Assistant Examiner: Carlson; Jeffrey D.
Attorney, Agent or Firm: Addessi; Aileen Champion
Claims
I claim:
1. A bubble generator, comprising:
a plenum having a plurality of walls enclosing a space, at least one of
said walls inclined relative to the ground, and one of said inclined walls
having a top portion, a bottom portion and a plurality of slots positioned
therebetween;
a liquid supply manifold positioned at said top portion of said inclined
wall and having at least one hole for dispensing liquid from said liquid
supply manifold for enabling said liquid to flow into said slots for
forming a film across said slots;
an insert positioned within each of said plurality of slots and having at
least one first edge extending beyond said inclined wall and
perpendicularly from said inclined wall for forming said film within said
slot and for substantially preventing said liquid from contacting said
inclined wall; and
an air supply in communication with said plenum for directing air through
said space of said plenum and into said film positioned across said slots
for producing a buoyant stream of bubbles.
2. The bubble generator according to claim 1, wherein said insert has at
least one second edge which extends within said plenum for enabling said
film to form within said slot.
3. The bubble generator according to claim 1, wherein said insert has an
extension extending vertically upwardly from said insert, said extension
has a portion positioned closest to said liquid supply manifold with a
width greater than a width of said first edge of said insert for providing
lift to each bubble of said bubble stream.
4. The bubble generator according to claim 1, wherein said slot is
rectangularly shaped and extends longitudinally from said top portion of
said inclined wall toward said bottom portion of said inclined wall.
5. The bubble generator according to claim 1, further comprising a housing
attached to said top portion of said inclined wall for containing said
liquid supply manifold.
6. The bubble generator according to claim 1, wherein said inclined wall
has a passageway positioned between said liquid supply manifold and each
of said slots for directing the flow of said liquid from said liquid
supply manifold to said slots.
7. The bubble generator according to claim 1, wherein said plenum has a
reservoir for collection of excess liquid.
8. The bubble generator according to claim 1, wherein said insert is
integrally formed with said inclined wall of said plenum.
9. A bubble generator, comprising:
a container having a plurality of walls enclosing a space therebetween,
said walls having an inside surface facing toward said space and an
outside surface facing away from said space, one of said walls having at
least one nozzle across which a liquid film may be formed;
said nozzle including a slot disposed through said wall of said container
and having an insert positioned within said slot, said insert having at
least one edge that extends beyond at least one of said inside and outside
surfaces of said wall having said at least one nozzle;
a liquid supply manifold positioned above said at least one nozzle of said
container and having at least one hole for dispensing liquid from said
liquid supply manifold for enabling said liquid to flow into said at least
one nozzle for forming said liquid film within said slot; and
an air supply in communication with said container for directing air
through said space of said container and into said liquid film positioned
across said slot of said nozzle for producing at least one bubble.

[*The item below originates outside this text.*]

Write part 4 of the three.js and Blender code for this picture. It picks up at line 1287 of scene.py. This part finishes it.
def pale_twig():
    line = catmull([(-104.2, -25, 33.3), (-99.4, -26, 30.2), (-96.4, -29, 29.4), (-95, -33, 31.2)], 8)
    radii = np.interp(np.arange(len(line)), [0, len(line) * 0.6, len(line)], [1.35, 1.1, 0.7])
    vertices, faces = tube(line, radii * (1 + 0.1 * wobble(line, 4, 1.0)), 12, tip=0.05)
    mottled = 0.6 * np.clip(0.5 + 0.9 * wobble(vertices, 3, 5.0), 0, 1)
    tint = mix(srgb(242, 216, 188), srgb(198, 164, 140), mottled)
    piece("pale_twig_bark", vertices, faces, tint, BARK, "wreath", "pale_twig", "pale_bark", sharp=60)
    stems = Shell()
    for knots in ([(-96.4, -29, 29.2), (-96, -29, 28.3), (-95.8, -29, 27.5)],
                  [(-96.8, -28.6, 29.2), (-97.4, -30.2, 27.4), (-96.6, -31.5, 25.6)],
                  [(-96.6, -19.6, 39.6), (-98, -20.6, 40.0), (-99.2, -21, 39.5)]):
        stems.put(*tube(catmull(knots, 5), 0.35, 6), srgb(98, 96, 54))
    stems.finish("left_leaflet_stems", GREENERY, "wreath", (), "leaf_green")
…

10. The bubble generator according to claim 9, wherein said wall having
said nozzles is inclined relative to the ground.
11. The bubble generator according to claim 9, further comprising a
passageway positioned on said wall of said container between said liquid
supply manifold and said nozzle for directing the flow of liquid toward
said slot.
12. The bubble generator according to claim 11, wherein said passageway is
an enclosed channel integrally formed with said wall for enclosing the
flow of liquid from said liquid supply manifold to said slot.

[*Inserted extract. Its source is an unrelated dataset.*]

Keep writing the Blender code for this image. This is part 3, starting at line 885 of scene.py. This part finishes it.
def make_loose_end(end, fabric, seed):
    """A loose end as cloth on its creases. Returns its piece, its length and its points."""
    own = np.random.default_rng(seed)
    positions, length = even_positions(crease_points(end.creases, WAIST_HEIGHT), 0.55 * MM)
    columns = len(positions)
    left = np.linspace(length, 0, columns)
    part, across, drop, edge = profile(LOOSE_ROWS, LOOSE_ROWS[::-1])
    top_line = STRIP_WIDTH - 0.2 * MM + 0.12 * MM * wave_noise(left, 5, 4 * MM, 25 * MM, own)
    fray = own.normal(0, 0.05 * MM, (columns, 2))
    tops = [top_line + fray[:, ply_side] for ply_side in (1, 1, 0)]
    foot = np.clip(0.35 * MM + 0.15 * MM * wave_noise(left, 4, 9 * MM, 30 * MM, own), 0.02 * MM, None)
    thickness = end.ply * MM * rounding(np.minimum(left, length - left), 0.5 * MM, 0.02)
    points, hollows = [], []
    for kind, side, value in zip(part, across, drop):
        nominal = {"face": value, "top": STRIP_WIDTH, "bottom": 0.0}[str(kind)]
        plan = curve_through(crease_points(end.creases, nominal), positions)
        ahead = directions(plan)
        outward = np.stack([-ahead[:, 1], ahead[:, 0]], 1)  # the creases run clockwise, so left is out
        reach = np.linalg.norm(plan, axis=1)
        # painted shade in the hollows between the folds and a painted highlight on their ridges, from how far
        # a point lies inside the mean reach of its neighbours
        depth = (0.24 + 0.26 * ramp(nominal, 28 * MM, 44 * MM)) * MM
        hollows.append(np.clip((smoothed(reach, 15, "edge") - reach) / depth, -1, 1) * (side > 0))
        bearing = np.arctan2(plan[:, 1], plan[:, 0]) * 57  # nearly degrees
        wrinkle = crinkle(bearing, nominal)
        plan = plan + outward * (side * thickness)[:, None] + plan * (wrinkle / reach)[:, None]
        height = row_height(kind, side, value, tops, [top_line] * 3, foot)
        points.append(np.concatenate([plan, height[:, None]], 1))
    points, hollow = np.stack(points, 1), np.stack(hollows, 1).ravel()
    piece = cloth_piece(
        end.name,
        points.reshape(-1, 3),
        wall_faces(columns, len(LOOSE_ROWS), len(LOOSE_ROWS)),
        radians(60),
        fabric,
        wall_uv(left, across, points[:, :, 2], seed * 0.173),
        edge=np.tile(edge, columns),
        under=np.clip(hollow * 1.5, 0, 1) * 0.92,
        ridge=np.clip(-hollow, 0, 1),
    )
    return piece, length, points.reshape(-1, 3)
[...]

13. The bubble generator according to claim 9, further comprising an
extension positioned extending upwardly from said insert, said extension
having a greater width closest to said liquid supply manifold as compared
to a width of said insert positioned farthest from said liquid supply
manifold for providing lift to said bubble.
14. The bubble generator according to claim 9, wherein:
said slot is rectangularly shaped having elongated sides and narrow sides;
and
said at least one edge of said insert including an edge positioned at each
of said elongated sides and at one of said narrow sides of said
rectangularly shaped slot.
15. The bubble generator according to claim 9, wherein said air supply is
attached to said container.
16. The bubble generator according to claim 9, further comprising a housing
integrally formed with said wall of said container for housing said liquid
supply manifold.
17. The bubble generator according to claim 9, wherein said liquid supply
manifold is attached to said container.
Description
BACKGROUND OF THE INVENTION
The invention relates to bubble generating devices and, more particularly,
to a bubble generator which develops a bubble film and stream using static
components.
Existing bubble generators use a mechanical method, such as dipping with a
wheel, arm or the like or a priming pad to establish a film in a wand.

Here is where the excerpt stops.